* _Job_
Write out the listing beneath this instruction in its entirety, exactly as it reads.
===== Extracted records =====
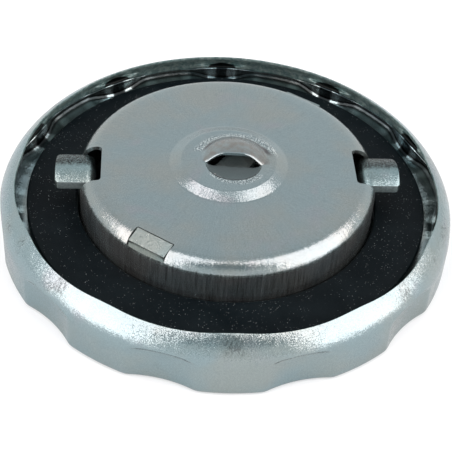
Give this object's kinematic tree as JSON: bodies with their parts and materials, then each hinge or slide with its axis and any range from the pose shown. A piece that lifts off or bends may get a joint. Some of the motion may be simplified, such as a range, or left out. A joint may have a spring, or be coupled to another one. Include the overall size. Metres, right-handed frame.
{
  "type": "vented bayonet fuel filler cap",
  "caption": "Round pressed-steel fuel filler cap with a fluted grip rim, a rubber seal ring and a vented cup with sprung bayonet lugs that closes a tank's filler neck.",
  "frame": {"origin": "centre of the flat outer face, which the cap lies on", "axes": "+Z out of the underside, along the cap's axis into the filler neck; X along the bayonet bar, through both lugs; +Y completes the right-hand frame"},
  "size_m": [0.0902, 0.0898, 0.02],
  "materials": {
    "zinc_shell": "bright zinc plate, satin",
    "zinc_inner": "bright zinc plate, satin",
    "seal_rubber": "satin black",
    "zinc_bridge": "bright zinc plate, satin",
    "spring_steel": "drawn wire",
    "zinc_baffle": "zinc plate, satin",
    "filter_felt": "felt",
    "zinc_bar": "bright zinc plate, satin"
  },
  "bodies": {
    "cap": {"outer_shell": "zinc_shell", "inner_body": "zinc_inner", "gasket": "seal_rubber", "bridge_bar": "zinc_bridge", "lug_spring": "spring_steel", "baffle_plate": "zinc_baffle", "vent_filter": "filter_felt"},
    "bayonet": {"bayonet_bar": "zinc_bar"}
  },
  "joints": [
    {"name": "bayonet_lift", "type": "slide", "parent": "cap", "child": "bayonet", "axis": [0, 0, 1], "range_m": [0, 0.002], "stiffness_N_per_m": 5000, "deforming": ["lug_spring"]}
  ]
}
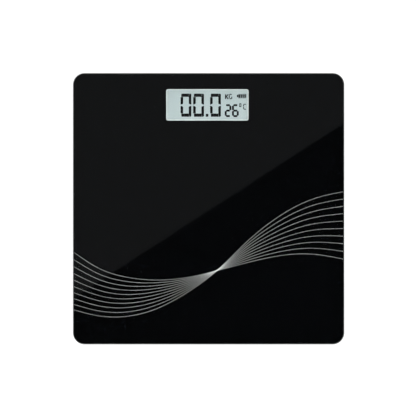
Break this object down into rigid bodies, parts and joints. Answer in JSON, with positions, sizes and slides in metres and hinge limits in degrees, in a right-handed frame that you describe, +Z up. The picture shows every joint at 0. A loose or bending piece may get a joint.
=====
* _Answer below_
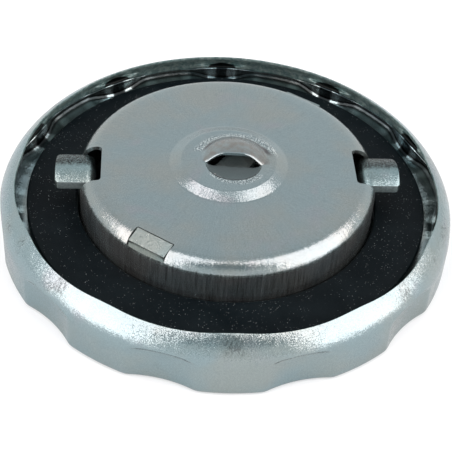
Give this object's kinematic tree as JSON: bodies with their parts and materials, then each hinge or slide with its axis and any range from the pose shown. A piece that lifts off or bends may get a joint. Some of the motion may be simplified, such as a range, or left out. A joint may have a spring, or be coupled to another one. Include the overall size. Metres, right-handed frame.
{
  "type": "vented bayonet fuel filler cap",
  "caption": "Round pressed-steel fuel filler cap with a fluted grip rim, a rubber seal ring and a vented cup with sprung bayonet lugs that closes a tank's filler neck.",
  "frame": {"origin": "centre of the flat outer face, which the cap lies on", "axes": "+Z out of the underside, along the cap's axis into the filler neck; X along the bayonet bar, through both lugs; +Y completes the right-hand frame"},
  "size_m": [0.0902, 0.0898, 0.02],
  "materials": {
    "zinc_shell": "bright zinc plate, satin",
    "zinc_inner": "bright zinc plate, satin",
    "seal_rubber": "satin black",
    "zinc_bridge": "bright zinc plate, satin",
    "spring_steel": "drawn wire",
    "zinc_baffle": "zinc plate, satin",
    "filter_felt": "felt",
    "zinc_bar": "bright zinc plate, satin"
  },
  "bodies": {
    "cap": {"outer_shell": "zinc_shell", "inner_body": "zinc_inner", "gasket": "seal_rubber", "bridge_bar": "zinc_bridge", "lug_spring": "spring_steel", "baffle_plate": "zinc_baffle", "vent_filter": "filter_felt"},
    "bayonet": {"bayonet_bar": "zinc_bar"}
  },
  "joints": [
    {"name": "bayonet_lift", "type": "slide", "parent": "cap", "child": "bayonet", "axis": [0, 0, 1], "range_m": [0, 0.002], "stiffness_N_per_m": 5000, "deforming": ["lug_spring"]}
  ]
}
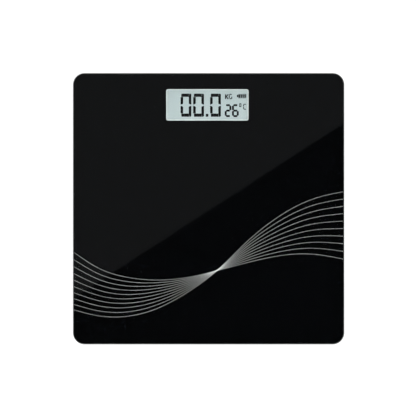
Break this object down into rigid bodies, parts and joints. Answer in JSON, with positions, sizes and slides in metres and hinge limits in degrees, in a right-handed frame that you describe, +Z up. The picture shows every joint at 0. A loose or bending piece may get a joint.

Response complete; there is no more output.